There are two pathways, depending on the level of commitment a teacher is looking for:
- Intensive training only: a one-off course that allows teachers to experience the Affiliate Programme’s content, values and methodology and receive feedback on their teaching practice, without the long-term commitment of full affiliation
- Full Affiliate Teacher training: a structured programme comprising an introduction webinar, a five-day in-person intensive training course, training for Affiliate Programme Levels 1 to 3 (for students aged five and above), a pre-Affiliation trial implementation period and ongoing post-Affiliation training sessions to support teachers through the student assessment process
- Once trained in Levels 1-3, teachers can enrol in training for Levels 4-6 and L4-6 Enhanced (suitable for prevocational students).
Affiliate teachers also receive full access to a bespoke, video-on-demand platform featuring over 300 videos, exclusive access to study Frederick Ashton repertoire provided by the Frederick Ashton Foundation (Levels 4-6) and access to ongoing professional development opportunities.
Key takeaway
The most effective ballet teachers engage with multiple forms of training throughout their career, combining initial qualifications, practical experience, and continued learning. Our programmes at The Royal Ballet School are designed for the teachers who understand that the work of improving never stops.

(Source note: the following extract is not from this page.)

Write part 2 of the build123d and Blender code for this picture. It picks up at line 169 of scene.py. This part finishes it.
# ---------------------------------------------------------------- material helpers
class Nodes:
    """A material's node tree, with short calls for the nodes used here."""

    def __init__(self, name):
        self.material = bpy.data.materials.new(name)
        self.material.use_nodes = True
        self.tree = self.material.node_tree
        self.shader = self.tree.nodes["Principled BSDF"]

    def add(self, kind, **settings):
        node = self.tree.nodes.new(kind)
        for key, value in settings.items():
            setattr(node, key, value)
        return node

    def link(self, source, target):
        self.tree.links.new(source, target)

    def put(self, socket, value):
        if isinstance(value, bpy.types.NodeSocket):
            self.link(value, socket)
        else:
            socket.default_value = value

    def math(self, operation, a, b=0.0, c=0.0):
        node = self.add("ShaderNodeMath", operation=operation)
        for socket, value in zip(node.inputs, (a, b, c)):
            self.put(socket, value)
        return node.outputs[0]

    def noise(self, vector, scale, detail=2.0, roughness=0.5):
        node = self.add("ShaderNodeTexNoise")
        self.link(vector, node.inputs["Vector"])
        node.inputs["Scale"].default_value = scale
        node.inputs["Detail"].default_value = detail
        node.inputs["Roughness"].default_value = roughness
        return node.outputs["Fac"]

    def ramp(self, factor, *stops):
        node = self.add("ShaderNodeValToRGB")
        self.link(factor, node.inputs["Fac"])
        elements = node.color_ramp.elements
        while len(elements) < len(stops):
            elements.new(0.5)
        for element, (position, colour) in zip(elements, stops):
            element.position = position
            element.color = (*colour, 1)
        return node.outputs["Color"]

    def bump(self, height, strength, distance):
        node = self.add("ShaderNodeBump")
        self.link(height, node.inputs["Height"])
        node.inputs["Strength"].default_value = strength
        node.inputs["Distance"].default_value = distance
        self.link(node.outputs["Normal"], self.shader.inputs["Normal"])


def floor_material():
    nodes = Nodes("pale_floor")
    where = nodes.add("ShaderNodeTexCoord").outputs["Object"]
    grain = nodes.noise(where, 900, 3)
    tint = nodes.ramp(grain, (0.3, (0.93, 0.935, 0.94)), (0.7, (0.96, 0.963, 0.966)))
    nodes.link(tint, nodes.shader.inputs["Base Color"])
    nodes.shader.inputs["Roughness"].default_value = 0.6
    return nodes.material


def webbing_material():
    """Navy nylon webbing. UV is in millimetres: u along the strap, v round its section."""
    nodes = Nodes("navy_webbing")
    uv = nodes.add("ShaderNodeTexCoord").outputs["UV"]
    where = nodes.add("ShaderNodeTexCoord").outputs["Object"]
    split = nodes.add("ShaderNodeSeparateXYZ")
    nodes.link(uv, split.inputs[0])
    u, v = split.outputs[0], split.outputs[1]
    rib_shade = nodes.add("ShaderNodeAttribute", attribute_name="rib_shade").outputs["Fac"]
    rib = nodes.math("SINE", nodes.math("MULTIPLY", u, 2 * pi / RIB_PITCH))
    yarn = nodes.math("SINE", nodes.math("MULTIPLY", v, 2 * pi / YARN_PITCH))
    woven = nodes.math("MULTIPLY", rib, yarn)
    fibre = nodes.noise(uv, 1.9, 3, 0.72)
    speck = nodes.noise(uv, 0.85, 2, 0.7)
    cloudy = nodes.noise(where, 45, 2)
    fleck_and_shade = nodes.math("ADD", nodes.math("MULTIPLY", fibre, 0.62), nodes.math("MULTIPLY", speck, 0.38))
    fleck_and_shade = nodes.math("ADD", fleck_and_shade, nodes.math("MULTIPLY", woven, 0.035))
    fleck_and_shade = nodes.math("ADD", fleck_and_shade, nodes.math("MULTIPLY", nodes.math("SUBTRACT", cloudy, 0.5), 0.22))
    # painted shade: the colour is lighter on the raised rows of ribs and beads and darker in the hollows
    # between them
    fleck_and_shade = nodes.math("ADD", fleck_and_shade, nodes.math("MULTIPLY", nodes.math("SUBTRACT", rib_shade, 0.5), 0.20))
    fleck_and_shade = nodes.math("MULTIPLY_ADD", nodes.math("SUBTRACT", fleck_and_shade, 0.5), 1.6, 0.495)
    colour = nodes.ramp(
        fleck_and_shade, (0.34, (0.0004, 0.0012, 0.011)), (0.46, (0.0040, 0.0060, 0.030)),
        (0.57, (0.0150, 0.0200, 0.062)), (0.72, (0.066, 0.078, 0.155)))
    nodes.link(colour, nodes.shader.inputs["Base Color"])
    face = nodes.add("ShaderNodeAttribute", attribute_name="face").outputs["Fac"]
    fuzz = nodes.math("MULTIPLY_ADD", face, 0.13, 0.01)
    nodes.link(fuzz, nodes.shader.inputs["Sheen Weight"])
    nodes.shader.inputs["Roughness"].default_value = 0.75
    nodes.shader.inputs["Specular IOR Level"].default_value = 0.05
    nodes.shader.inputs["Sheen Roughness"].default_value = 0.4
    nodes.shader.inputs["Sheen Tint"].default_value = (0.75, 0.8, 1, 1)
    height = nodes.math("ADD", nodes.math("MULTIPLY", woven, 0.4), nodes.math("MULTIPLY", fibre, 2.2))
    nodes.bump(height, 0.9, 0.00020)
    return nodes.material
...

Frequently asked questions about ballet teacher training
Do you need a qualification to teach ballet in the UK?
There’s no legal requirement in the private studio sector. Maintained schools require Qualified Teacher Status (QTS). Further education settings require QTLS.
What is the difference between Ofqual-regulated and university-validated teaching qualifications?

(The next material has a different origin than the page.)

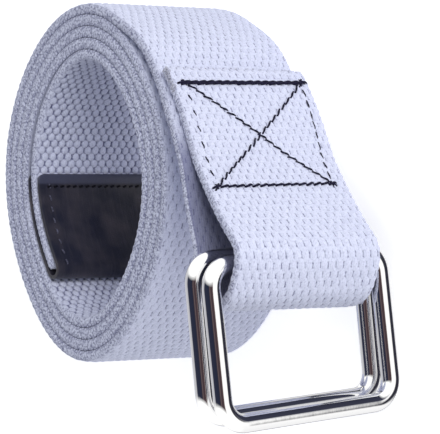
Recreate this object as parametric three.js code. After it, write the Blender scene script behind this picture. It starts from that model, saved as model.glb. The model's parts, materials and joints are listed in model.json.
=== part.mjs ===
// A canvas belt with two wire rings, rolled up and lying on its side. Millimetres, +Z up.
// The webbing stands on its long edge: its inner end, with a folded leather tip, is coiled in the
// middle, and its outer end leaves the coil, passes round the bars of the two rings and is folded
// back and sewn on itself. The origin is under the middle of the whole belt, on the floor.
import * as THREE from 'three';

// Webbing
const webbingWidth = 38;
const webbingThickness = 2.25;
const webbingEdgeRound = 0.45;
const turnGap = 0.42;
const plyGap = 0.3;

// Coil: half widths of its eye to the middle of the innermost turn, and how far it is wound
const coilHalfWidthX = 22.5;
const coilHalfWidthY = 28.5;
const coilWholeTurns = 4;
const coilStartAngle = 231.5;
const coilLeaveAngle = 47;
const coilLean = -0.55;
const coilEgg = 0.35;
const coilSquareness = 0.5;
const coilStepAngle = 7.5;
const lastTurnLooseness = 1.9;
const lastTurnLooseShare = 0.12;
const tipBlendTurns = 0.4;

// Straight run that leaves the coil, its direction counted from -Y towards +X
const runLength = 32;
const runAngle = 42.8;
const foldBackLength = 24;
const runSteps = 5;
const foldSteps = 6;

// Leather tip, folded over the inner end of the webbing
const leatherThickness = 1.1;
const leatherLength = 23.8;
const leatherWidth = webbingWidth;
const fitGap = 0.36;
const tipSteps = 12;
const tipFoldSteps = 8;

// Wire rings
const ringWire = 4.1;
const ringInsideLength = 40.8;
const ringInsideHeight = 29.1;
const ringCornerRadius = 5.2;
const ringTilt = 4.1;
const frontRingAngle = 8;
const backRingAngle = 7;
const ringSideGap = 1.9;
const wireSides = 16;
const cornerSteps = 7;

// Loop round the ring bars, and how far the webbing edge is held up by the ring wire under it
const barClearance = 0.5;
const barReach = 24.6;
const barOffset = 0.1;
const barLineAngle = -5.5;
const loopSlack = 5;
const loopSteps = 44;
const loopLead = 4;
const crestRow = 7;
const edgeLift = 7;
const liftLength = 52;

// Where the webbing passes the bars: the bar it is seen from, the direction from that bar in
// degrees from +X, and the slack there as a share of loopSlack
const loopRoute = [
  { bar: 'back', direction: 166, slack: 0.22 },
  { bar: 'back', direction: 212, slack: 0.42 },
  { bar: 'back', direction: 252, slack: 1.12 },
  { bar: 'front', direction: 252, slack: 1.45 },
  { bar: 'front', direction: 282, slack: 0.85 },
  { bar: 'front', direction: 314, slack: 0.27 },
  { bar: 'front', direction: 345, slack: 0.16 },
  { bar: 'front', direction: 35, slack: 0.22 },
  { bar: 'front', direction: 88, slack: 0.42 },
];

const materials = {
  webbing: new THREE.MeshStandardMaterial({ color: 0xd9daea, roughness: 0.95, metalness: 0 }),
  leather: new THREE.MeshStandardMaterial({ color: 0x20222c, roughness: 0.5, metalness: 0 }),
  chrome: new THREE.MeshStandardMaterial({ color: 0xd8d9de, roughness: 0.12, metalness: 1 }),
};

const coilPitch = webbingThickness + turnGap;
const coilTurns = coilWholeTurns + (coilStartAngle - coilLeaveAngle) / 360;
const leatherTurns = leatherLength / (Math.PI * (coilHalfWidthX + coilHalfWidthY));
const leatherInset = leatherThickness + 2 * fitGap - turnGap;
const barSpacing = ringWire + ringSideGap;
const loopRadius = ringWire / 2 + barClearance + webbingThickness / 2;

const quarterTurn = 90;
const radians = (degrees) => THREE.MathUtils.degToRad(degrees);

function smoothShare(value) {
  return THREE.MathUtils.smoothstep(value, 0, 1);
}

// Unit vector at an angle counted from -Y towards +X
function headingVector(degrees) {
  return new THREE.Vector2(Math.sin(radians(degrees)), -Math.cos(radians(degrees)));
}

// Unit vector at an angle counted from +X
function polarVector(degrees) {
  return new THREE.Vector2(Math.cos(radians(degrees)), Math.sin(radians(degrees)));
}

// Point on the middle of the webbing after so many turns from the inner end
function coilPoint(turns) {
  const angle = radians(coilStartAngle - 360 * turns);
  const shape = coilLean * Math.sin(2 * angle) + coilEgg * Math.sin(3 * angle)
    + coilSquareness * Math.cos(4 * angle);
  const tipInset = leatherInset * (1 - smoothShare((turns - leatherTurns) / tipBlendTurns));
  const looseness = lastTurnLooseness * smoothShare((turns - coilTurns) / lastTurnLooseShare + 1);
  const growth = coilPitch * turns + shape - tipInset + looseness;
  return new THREE.Vector2(
    (coilHalfWidthX + growth) * Math.cos(angle),
    (coilHalfWidthY + growth) * Math.sin(angle),
  );
}

function coilPoints() {
  const steps = Math.round(coilTurns * 360 / coilStepAngle);
  return Array.from({ length: steps + 1 }, (_, index) => coilPoint(coilTurns * index / steps));
}

// Places of the straight run and of the two bars that the loop holds
function runFrame() {
  const start = coilPoint(coilTurns);
  const along = headingVector(runAngle);
  const out = new THREE.Vector2(-along.y, along.x);
  const end = start.clone().addScaledVector(along, runLength);
  return { start, end, along, out };
}

function barCentres() {
  const { end, along, out } = runFrame();
  const middle = end.clone().addScaledVector(along, barReach).addScaledVector(out, barOffset);
  const across = polarVector(barLineAngle);
  return {
    back: middle.clone().addScaledVector(across, -barSpacing / 2),
    front: middle.clone().addScaledVector(across, barSpacing / 2),
  };
}

function evenPoints(from, to, steps) {
  return Array.from({ length: steps }, (_, index) => from.clone().lerp(to, (index + 1) / steps));
}

// Middle line of the webbing from the inner end to the cut end, with the place on it of the
// point beside the back bar and of the crest over the front bar
function webbingRoute() {
  const { start, end, along, out } = runFrame();
  const bars = barCentres();
  const beside = loopRoute.map((row) => bars[row.bar].clone()
    .addScaledVector(polarVector(row.direction), loopRadius + row.slack * loopSlack));
  const foldStart = end.clone().addScaledVector(out, webbingThickness + plyGap);
  const leadIn = end.clone().addScaledVector(along, -loopLead);
  const leadOut = foldStart.clone().addScaledVector(along, -loopLead);
  const curve = new THREE.SplineCurve([leadIn, end, ...beside, foldStart, leadOut]);
  const knots = curve.points.length;
  const loop = [];
  for (let index = 0; index <= loopSteps; index += 1) {
    const share = (1 + (knots - 3) * index / loopSteps) / (knots - 1);
    loop.push(curve.getPoint(share));
  }
  const foldEnd = foldStart.clone().addScaledVector(along, -foldBackLength);
  const points = [
    ...coilPoints(),
    ...evenPoints(start, end, runSteps).slice(0, -1),
    ...loop,
    ...evenPoints(foldStart, foldEnd, foldSteps),
  ];
  const nearest = (target) => points.reduce(
    (best, point, index) => (point.distanceTo(target) < points[best].distanceTo(target) ? index : best), 0);
  return { points, innerAnchor: nearest(beside[0]), outerAnchor: nearest(beside[crestRow]) };
}

function pathLengths(points) {
  const lengths = [0];
  for (let index = 1; index < points.length; index += 1) {
    lengths.push(lengths[index - 1] + points[index].distanceTo(points[index - 1]));
  }
  return lengths;
}

// Unit normals of a flat path, to the left of its direction, averaged over both neighbours
function pathNormals(points) {
  return points.map((point, index) => {
    const before = points[Math.max(index - 1, 0)];
    const after = points[Math.min(index + 1, points.length - 1)];
    const along = after.clone().sub(before).normalize();
    return new THREE.Vector2(-along.y, along.x);
  });
}

// Height of the lower webbing edge at each point: on the floor in the coil, lifted in the loop
function edgeHeights({ points, innerAnchor, outerAnchor }) {
  const lengths = pathLengths(points);
  return lengths.map((length) => {
    const before = lengths[innerAnchor] - length;
    const after = length - lengths[outerAnchor];
    return edgeLift * (1 - smoothShare(Math.max(before, after, 0) / liftLength));
  });
}

// Closed body through sections of equal point counts, each section a loop of Vector3 that runs
// anticlockwise when seen against the direction of travel
function loftGeometry(sections, closed = false) {
  const count = sections[0].length;
  const positions = sections.flat().flatMap((point) => [point.x, point.y, point.z]);
  const indices = [];
  const bands = closed ? sections.length : sections.length - 1;
  for (let band = 0; band < bands; band += 1) {
    const here = band * count;
    const next = ((band + 1) % sections.length) * count;
    for (let side = 0; side < count; side += 1) {
      const other = (side + 1) % count;
      indices.push(here + side, here + other, next + other, here + side, next + other, next + side);
    }
  }
  if (!closed) {
    const last = (sections.length - 1) * count;
    for (let side = 1; side < count - 1; side += 1) {
      indices.push(0, side + 1, side, last, last + side, last + side + 1);
    }
  }
  const geometry = new THREE.BufferGeometry();
  geometry.setAttribute('position', new THREE.Float32BufferAttribute(positions, 3));
  geometry.setIndex(indices);
  geometry.computeVertexNormals();
  return geometry;
}

// Corner points of the webbing section: across its thickness and up its width
function webbingSection() {
  const half = webbingThickness / 2;
  const inset = webbingEdgeRound;
  return [
    [half, inset], [half, webbingWidth - inset], [half - inset, webbingWidth], [inset - half, webbingWidth],
    [-half, webbingWidth - inset], [-half, inset], [inset - half, 0], [half - inset, 0],
  ];
}

function webbingStrap() {
  const route = webbingRoute();
  const normals = pathNormals(route.points);
  const heights = edgeHeights(route);
  const section = webbingSection();
  const sections = route.points.map((point, index) => section.map(([across, up]) => new THREE.Vector3(
    point.x + normals[index].x * across,
    point.y + normals[index].y * across,
    heights[index] + up,
  )));
  const mesh = new THREE.Mesh(loftGeometry(sections), materials.webbing);
  mesh.name = 'webbing_strap';
  return mesh;
}

// Leather folded over the inner end, as a U seen from above
function leatherTip() {
  const points = Array.from(
    { length: tipSteps + 1 }, (_, index) => coilPoint(leatherTurns * index / tipSteps));
  const normals = pathNormals(points);
  const inner = webbingThickness / 2 + fitGap;
  const outer = inner + leatherThickness;
  const offsetLine = (distance) => points.map(
    (point, index) => point.clone().addScaledVector(normals[index], distance));
  const endDirection = points[0].clone().sub(points[1]).normalize();
  const foldArc = (radius) => {
    return Array.from({ length: tipFoldSteps - 1 }, (_, index) => {
      const turn = Math.PI * (index + 1) / tipFoldSteps;
      return points[0].clone()
        .addScaledVector(normals[0], radius * Math.cos(turn))
        .addScaledVector(endDirection, fitGap + radius * Math.sin(turn));
    });
  };
  const shape = new THREE.Shape([
    ...offsetLine(outer).reverse(), ...foldArc(outer), ...offsetLine(-outer),
    ...offsetLine(-inner).reverse(), ...foldArc(inner).reverse(), ...offsetLine(inner),
  ]);
  const geometry = new THREE.ExtrudeGeometry(shape, { depth: leatherWidth, bevelEnabled: false });
  geometry.translate(0, 0, (webbingWidth - leatherWidth) / 2);
  const mesh = new THREE.Mesh(geometry, materials.leather);
  mesh.name = 'leather_tip';
  return mesh;
}

// Middle line of a ring wire in its own plane: x along the bars, y away from the held bar
function ringOutline() {
  const halfLength = (ringInsideLength + ringWire) / 2;
  const height = ringInsideHeight + ringWire;
  const corners = [
    { x: halfLength, y: 0 }, { x: halfLength, y: height },
    { x: -halfLength, y: height }, { x: -halfLength, y: 0 },
  ];
  return corners.flatMap(({ x, y }, corner) => {
    const centreX = x - Math.sign(x) * ringCornerRadius;
    const centreY = y === 0 ? ringCornerRadius : y - ringCornerRadius;
    return Array.from({ length: cornerSteps }, (_, index) => {
      const ray = polarVector(quarterTurn * (corner - 1 + index / (cornerSteps - 1)));
      return new THREE.Vector2(centreX + ringCornerRadius * ray.x, centreY + ringCornerRadius * ray.y);
    });
  });
}

function ringGeometry() {
  const outline = ringOutline();
  const sections = outline.map((point, index) => {
    const before = outline[(index + outline.length - 1) % outline.length];
    const after = outline[(index + 1) % outline.length];
    const along = after.clone().sub(before).normalize();
    return Array.from({ length: wireSides }, (_, side) => {
      const ray = polarVector(360 * (side + 0.5) / wireSides).multiplyScalar(ringWire / 2);
      return new THREE.Vector3(point.x - along.y * ray.x, point.y + along.x * ray.x, ray.y);
    });
  });
  return loftGeometry(sections, true);
}

// A ring stands on the lower outer corner of its wire. Its held bar lies in the loop, and it leans
// a little in its own plane, so that its free bar is nearer the floor than the loop is.
function wireRing(name, bar, angle) {
  const mesh = new THREE.Mesh(ringGeometry(), materials.chrome);
  mesh.name = name;
  const away = headingVector(angle);
  const lean = radians(ringTilt);
  const upAxis = new THREE.Vector3(away.x * Math.sin(lean), away.y * Math.sin(lean), Math.cos(lean));
  const outAxis = new THREE.Vector3(away.x * Math.cos(lean), away.y * Math.cos(lean), -Math.sin(lean));
  const sideAxis = new THREE.Vector3().crossVectors(upAxis, outAxis);
  const turn = new THREE.Matrix4().makeBasis(upAxis, outAxis, sideAxis);
  mesh.quaternion.setFromRotationMatrix(turn);
  mesh.position.set(bar.x, bar.y, 0);
  mesh.updateMatrixWorld(true);
  mesh.position.z = -new THREE.Box3().setFromObject(mesh, true).min.z;
  mesh.updateMatrixWorld(true);
  return mesh;
}

function rolledBelt() {
  const bars = barCentres();
  const belt = new THREE.Group();
  belt.add(webbingStrap());
  belt.add(leatherTip());
  belt.add(wireRing('ring_front', bars.front, frontRingAngle));
  belt.add(wireRing('ring_back', bars.back, backRingAngle));
  const box = new THREE.Box3().setFromObject(belt, true);
  const middle = box.getCenter(new THREE.Vector3());
  belt.position.set(-middle.x, -middle.y, -box.min.z);
  return belt;
}

export default rolledBelt();
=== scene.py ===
"""Looks of a rolled canvas belt with two wire rings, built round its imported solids.

The webbing stands on its long edge. Its inner end, with a leather tip, is coiled in the middle, and
its outer end passes round the bars of the rings and is folded back and sewn on itself. Sizes in the
classes are in millimetres, as in the part's source; every finished mesh is in metres.
"""
import json
import logging
import math
from dataclasses import dataclass, field
from enum import Enum

import bpy
import numpy as np
from mathutils import Matrix, Vector


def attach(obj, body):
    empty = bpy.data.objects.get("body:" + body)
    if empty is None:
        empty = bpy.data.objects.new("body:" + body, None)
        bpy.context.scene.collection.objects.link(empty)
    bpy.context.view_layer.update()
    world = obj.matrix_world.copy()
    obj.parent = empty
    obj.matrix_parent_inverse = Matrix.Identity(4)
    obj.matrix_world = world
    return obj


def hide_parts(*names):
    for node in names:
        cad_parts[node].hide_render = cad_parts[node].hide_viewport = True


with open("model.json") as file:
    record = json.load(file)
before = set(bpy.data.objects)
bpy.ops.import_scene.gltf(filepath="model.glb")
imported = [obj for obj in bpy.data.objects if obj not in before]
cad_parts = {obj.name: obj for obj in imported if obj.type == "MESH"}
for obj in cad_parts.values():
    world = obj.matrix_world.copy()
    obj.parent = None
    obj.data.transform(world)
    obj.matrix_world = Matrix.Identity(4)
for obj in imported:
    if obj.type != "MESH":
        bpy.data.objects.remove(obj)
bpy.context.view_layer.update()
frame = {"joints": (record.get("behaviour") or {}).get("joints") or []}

MM = 0.001
LOG = logging.getLogger("belt")

Socket = bpy.types.NodeSocket
Colour = tuple[float, float, float, float]
Range = tuple[float, float]


# Node trees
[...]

ISTD, bbodance and IDTA qualifications are regulated by Ofqual and sit on the RQF. RAD qualifications are validated by the University of Bath and sit on the FHEQ. The levels are equivalent in practice, and both routes are recognised across the sector. Neither is inherently superior.
Can professional dancers enter teacher training without a prior teaching qualification?
Yes. Most Level 4 programmes accept candidates with an Intermediate-level dance examination or recognised equivalent. The Royal Ballet School’s Diploma of Classical Ballet Teaching is designed for professional dancers and early career to experienced dance teachers.
How long does it take to become a qualified ballet teacher?
It depends on the route. The Royal Ballet School’s Diploma is two years part-time. bbodance’s Diploma Introduction to Dance Teaching takes six to seven months. RAD’s Certificate in Dance Teaching takes two years part-time. ISTD’s DDE typically spans two to three years depending on the Approved Dance Centre.
Can you study ballet teacher training online or part-time?
Every major UK course is available part-time. The Royal Ballet School’s Diploma currently runs in person on Fridays during term time, with hybrid delivery planned from 2027. RAD’s Certificate is primarily distance-learning with one five-day in-person intensive per year. bbodance’s Level 3 and Level 4 qualifications combine online and studio-based learning. ISTD’s DDE runs through Approved Dance Centres with varying models.
What can you do with a ballet teaching qualification?
A Level 4 qualification may open doors for you into private dance studios, community settings, and recreational dance schools. The Royal Ballet School’s Diploma gives access to the School’s Affiliate network and registered teacher status across RAD, ISTD, and bbodance. Syllabus-specific qualifications from RAD, ISTD and bbodance also qualify you to enter students for that organisation’s examinations. The Royal Ballet School’s Diploma and higher qualifications at Level 5 and 6 support progression into senior teaching, teacher training and academic roles.